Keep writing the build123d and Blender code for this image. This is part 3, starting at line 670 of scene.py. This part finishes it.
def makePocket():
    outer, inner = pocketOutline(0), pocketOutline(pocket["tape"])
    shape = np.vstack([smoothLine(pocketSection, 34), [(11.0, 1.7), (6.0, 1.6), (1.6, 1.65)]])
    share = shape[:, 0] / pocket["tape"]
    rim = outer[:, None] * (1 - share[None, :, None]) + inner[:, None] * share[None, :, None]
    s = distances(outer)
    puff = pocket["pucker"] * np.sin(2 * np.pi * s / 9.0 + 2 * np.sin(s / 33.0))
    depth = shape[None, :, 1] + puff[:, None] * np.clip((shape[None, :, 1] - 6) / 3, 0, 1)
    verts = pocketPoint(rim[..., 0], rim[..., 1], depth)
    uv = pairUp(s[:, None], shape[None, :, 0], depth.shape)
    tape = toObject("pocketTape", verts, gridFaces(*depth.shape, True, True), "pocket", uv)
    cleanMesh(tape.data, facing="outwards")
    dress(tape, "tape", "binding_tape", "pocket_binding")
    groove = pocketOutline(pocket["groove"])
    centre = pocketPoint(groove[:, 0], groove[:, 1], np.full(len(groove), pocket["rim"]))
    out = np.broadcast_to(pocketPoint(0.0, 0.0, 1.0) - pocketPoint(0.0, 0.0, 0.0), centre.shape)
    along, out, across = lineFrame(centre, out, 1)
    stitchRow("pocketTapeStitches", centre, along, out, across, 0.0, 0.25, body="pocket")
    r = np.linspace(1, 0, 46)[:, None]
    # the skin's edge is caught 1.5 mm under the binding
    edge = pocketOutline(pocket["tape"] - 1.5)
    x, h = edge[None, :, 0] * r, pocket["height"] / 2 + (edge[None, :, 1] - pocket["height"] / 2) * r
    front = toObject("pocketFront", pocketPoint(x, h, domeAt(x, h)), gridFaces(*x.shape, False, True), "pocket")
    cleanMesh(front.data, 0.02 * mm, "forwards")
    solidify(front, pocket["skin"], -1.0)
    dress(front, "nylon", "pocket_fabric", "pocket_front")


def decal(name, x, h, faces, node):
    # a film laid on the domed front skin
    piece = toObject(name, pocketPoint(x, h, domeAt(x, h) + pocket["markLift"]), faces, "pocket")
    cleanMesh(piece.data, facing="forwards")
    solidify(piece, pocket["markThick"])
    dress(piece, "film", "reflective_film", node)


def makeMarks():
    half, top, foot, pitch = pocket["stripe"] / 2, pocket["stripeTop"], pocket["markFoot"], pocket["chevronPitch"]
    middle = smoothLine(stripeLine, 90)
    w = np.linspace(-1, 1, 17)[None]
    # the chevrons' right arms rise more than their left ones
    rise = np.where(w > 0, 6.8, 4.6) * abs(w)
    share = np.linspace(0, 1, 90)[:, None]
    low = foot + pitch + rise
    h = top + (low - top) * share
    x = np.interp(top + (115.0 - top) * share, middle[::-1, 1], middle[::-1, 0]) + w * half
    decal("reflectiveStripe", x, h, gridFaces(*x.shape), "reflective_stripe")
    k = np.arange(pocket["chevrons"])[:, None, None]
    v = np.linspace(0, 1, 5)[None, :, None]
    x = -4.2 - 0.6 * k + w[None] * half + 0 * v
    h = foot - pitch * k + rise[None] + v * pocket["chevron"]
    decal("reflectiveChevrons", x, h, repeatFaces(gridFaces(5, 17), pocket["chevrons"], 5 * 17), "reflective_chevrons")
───
- [WHAT IS BEING ASKED]: Take the data above and return it exactly.

- [RESPONSE]:
Keep writing the build123d and Blender code for this image. This is part 3, starting at line 670 of scene.py. This part finishes it.
def makePocket():
    outer, inner = pocketOutline(0), pocketOutline(pocket["tape"])
    shape = np.vstack([smoothLine(pocketSection, 34), [(11.0, 1.7), (6.0, 1.6), (1.6, 1.65)]])
    share = shape[:, 0] / pocket["tape"]
    rim = outer[:, None] * (1 - share[None, :, None]) + inner[:, None] * share[None, :, None]
    s = distances(outer)
    puff = pocket["pucker"] * np.sin(2 * np.pi * s / 9.0 + 2 * np.sin(s / 33.0))
    depth = shape[None, :, 1] + puff[:, None] * np.clip((shape[None, :, 1] - 6) / 3, 0, 1)
    verts = pocketPoint(rim[..., 0], rim[..., 1], depth)
    uv = pairUp(s[:, None], shape[None, :, 0], depth.shape)
    tape = toObject("pocketTape", verts, gridFaces(*depth.shape, True, True), "pocket", uv)
    cleanMesh(tape.data, facing="outwards")
    dress(tape, "tape", "binding_tape", "pocket_binding")
    groove = pocketOutline(pocket["groove"])
    centre = pocketPoint(groove[:, 0], groove[:, 1], np.full(len(groove), pocket["rim"]))
    out = np.broadcast_to(pocketPoint(0.0, 0.0, 1.0) - pocketPoint(0.0, 0.0, 0.0), centre.shape)
    along, out, across = lineFrame(centre, out, 1)
    stitchRow("pocketTapeStitches", centre, along, out, across, 0.0, 0.25, body="pocket")
    r = np.linspace(1, 0, 46)[:, None]
    # the skin's edge is caught 1.5 mm under the binding
    edge = pocketOutline(pocket["tape"] - 1.5)
    x, h = edge[None, :, 0] * r, pocket["height"] / 2 + (edge[None, :, 1] - pocket["height"] / 2) * r
    front = toObject("pocketFront", pocketPoint(x, h, domeAt(x, h)), gridFaces(*x.shape, False, True), "pocket")
    cleanMesh(front.data, 0.02 * mm, "forwards")
    solidify(front, pocket["skin"], -1.0)
    dress(front, "nylon", "pocket_fabric", "pocket_front")


def decal(name, x, h, faces, node):
    # a film laid on the domed front skin
    piece = toObject(name, pocketPoint(x, h, domeAt(x, h) + pocket["markLift"]), faces, "pocket")
    cleanMesh(piece.data, facing="forwards")
    solidify(piece, pocket["markThick"])
    dress(piece, "film", "reflective_film", node)


def makeMarks():
    half, top, foot, pitch = pocket["stripe"] / 2, pocket["stripeTop"], pocket["markFoot"], pocket["chevronPitch"]
    middle = smoothLine(stripeLine, 90)
    w = np.linspace(-1, 1, 17)[None]
    # the chevrons' right arms rise more than their left ones
    rise = np.where(w > 0, 6.8, 4.6) * abs(w)
    share = np.linspace(0, 1, 90)[:, None]
    low = foot + pitch + rise
    h = top + (low - top) * share
    x = np.interp(top + (115.0 - top) * share, middle[::-1, 1], middle[::-1, 0]) + w * half
    decal("reflectiveStripe", x, h, gridFaces(*x.shape), "reflective_stripe")
    k = np.arange(pocket["chevrons"])[:, None, None]
    v = np.linspace(0, 1, 5)[None, :, None]
    x = -4.2 - 0.6 * k + w[None] * half + 0 * v
    h = foot - pitch * k + rise[None] + v * pocket["chevron"]
    decal("reflectiveChevrons", x, h, repeatFaces(gridFaces(5, 17), pocket["chevrons"], 5 * 17), "reflective_chevrons")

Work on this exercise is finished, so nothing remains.